I have been writing.
Not here.
I joined this local, fledgling writers group back in January. At first I was sharing short stories, just trying to get my fiction muscles back. The stories were okay but honestly I don’t have it in me to write a new short story every two weeks. Maybe it should be in me, maybe if I practised more, but no. Seeeriously, no. I have 45 minutes a day and sometimes I have to nap.
I needed something to bring to the group and I hadn’t written anything new and I didn’t have any ideas for anything new. Wahh!
Then I remembered my novel. I wrote this novel in 2004. I was laid off at the time so I started a novel. Then I got a job but I kept writing the novel in my spare time. I finished it in October of 2004. It was a Saturday.
A few months later, in 2005, I took the novel out of the drawer and read it. I made notes in the margins and fully intended to go back and edit it. But we went to Mexico. And then we went to Ontario, twice. And Penticton, I think. And Saskatoon. God we traveled a lot that year, why was that? OH YES because my body was secretly planning to overtake me with pregnancy in October.
Novel’s in the drawer. Novel’s in the drawer.
I did not think about it very much. Except sometimes I would think, holy shit, I wrote a novel. Actually, two, since I wrote the November Novel Writing Month novel later that year in – duh! – November. (2005: Get It All Done Now Year.)
Sooooo. A few weeks ago I took the novel out of the drawer. I started at the beginning and rewrote the first 8 pages for my writerly pals to look at. I called it Chapter One, even though I did not write the novel in chapters and I don’t know what chapters are supposed to look like, except I’ve read a million novels so really you’d think I would have paid attention to this at some point? No, actually. I have not been paying any attention to any novel I have ever read.
The group gave me some good feedback. Enough to decide I would move on to the next 8 pages and call that Chapter Two.
Why 8 pages? Why not.
For two weeks I had Chapter Two open in front of me for rewriting. And it was awful. It’s awful. I wrote this novel the only way I could: by saying “you can edit it later, just Get It Done Now.” I believe this is the right way to go but somehow I thought that when I went back and edited it, there would be more genius! And less shit! Ha ha!

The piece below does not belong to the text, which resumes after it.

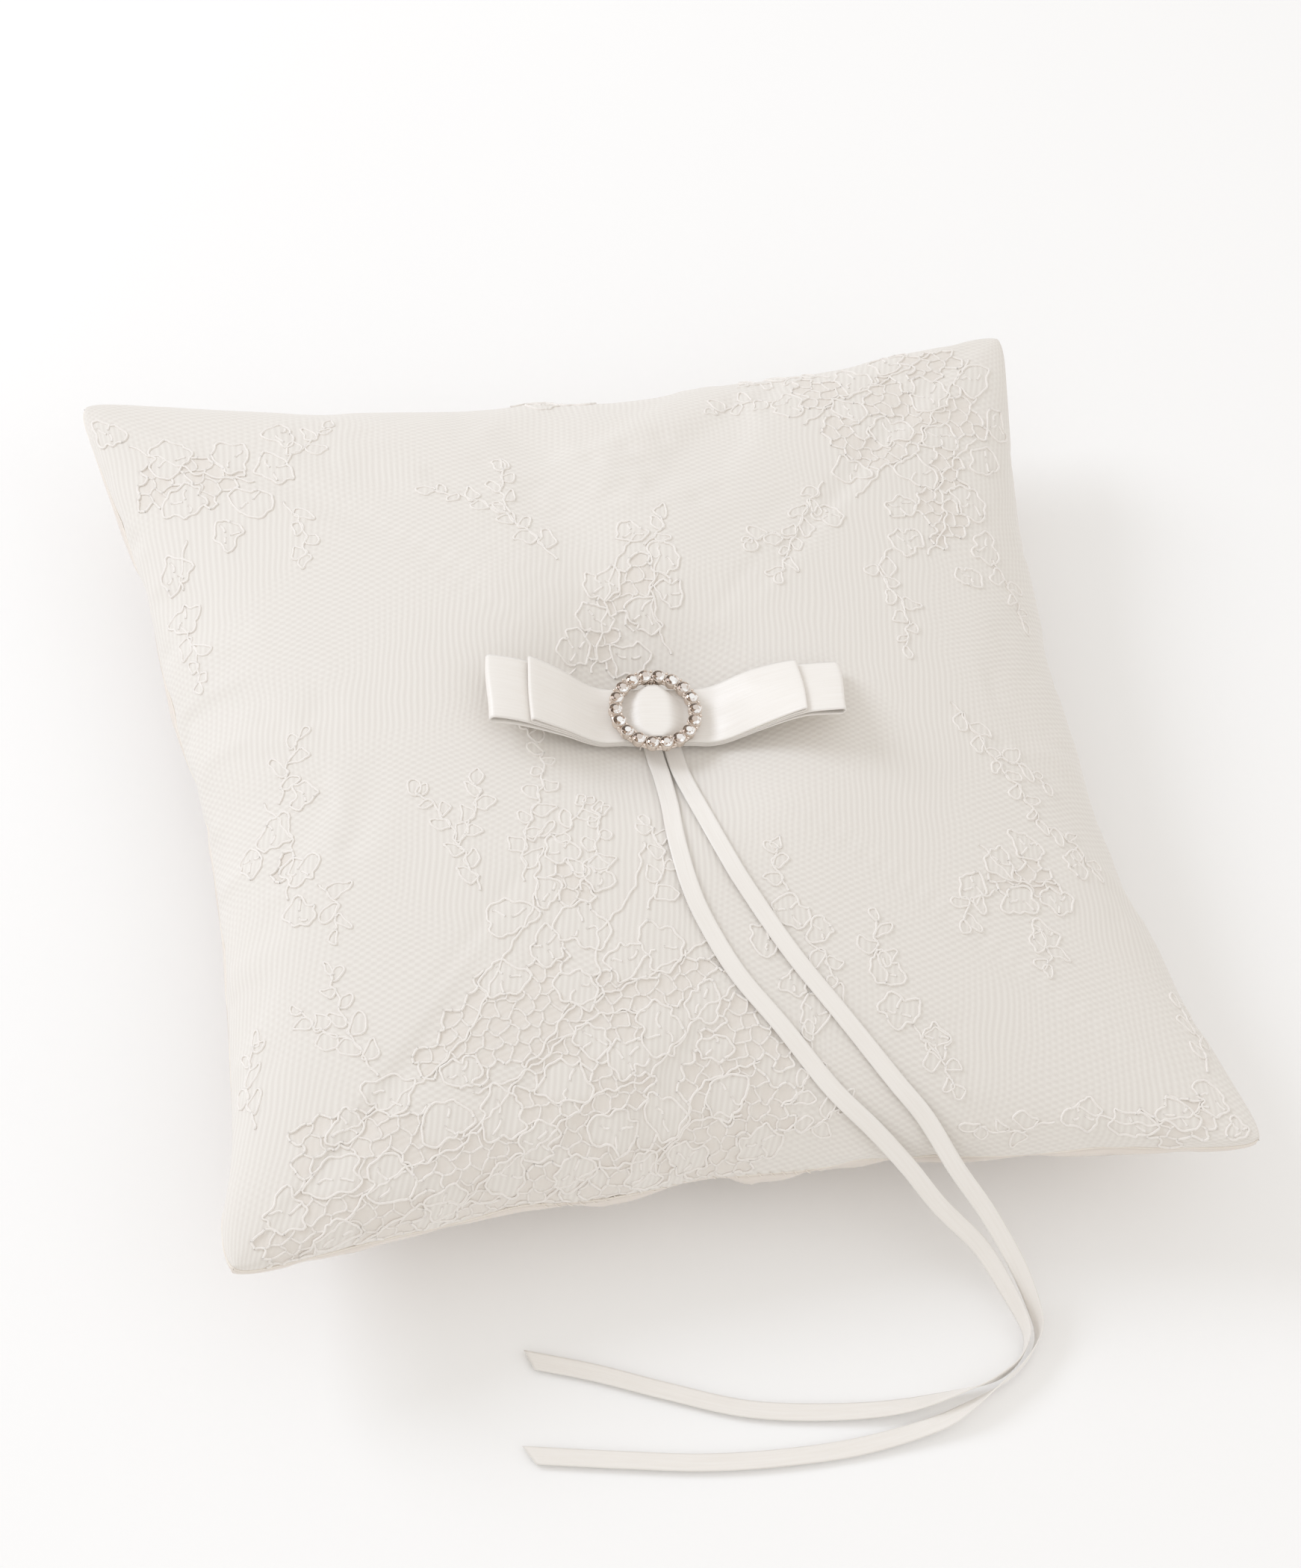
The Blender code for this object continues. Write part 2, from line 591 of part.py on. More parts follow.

As I told my son this morning, everybody’s poop stinks.
I gritted my teeth and rewrote Chapter Two. I ruthlessly took out big bags of garbage. I cleaned out those 8 pages like you clean out your closet after birthing two kids and living through 4 changes in pant size. And I realized something. I never went back and revised this novel because a) I am lazy but mostly b) I have NO IDEA how to revise a novel. No clue. I have written and revised short fiction. I have written and revised creative non-fiction. I have written and revised poetry.
I have never done a second draft of a novel. Revising a novel so that it makes sense? Is like. Um.
Being blindfolded and lying on your back and throwing rubber darts up in the air, trying to hit the stars.
I have resources. I have a group, who will hopefully not get sick of my chapters. I took a sneak peek at the middle of the novel, which is much better than the beginning, so there is hope. I have 45 minutes a day; more if I organize myself better. This is the thing I am going to be doing, until it’s done. I am going to work at it.
So! I might not be here, bloggity-ing. As much.
It is difficult, being away from the blog and away from the Internet, while I work other creative muscles. The instant gratification of the Internet is totally addicting. If I can choose between writing 700 words that people will read immediately and at least one person will have something to say about, or writing 1,000 words that no one will see for two weeks, and then possibly never again, well, it is tricky to convince my brain that the latter is a better option. But it is.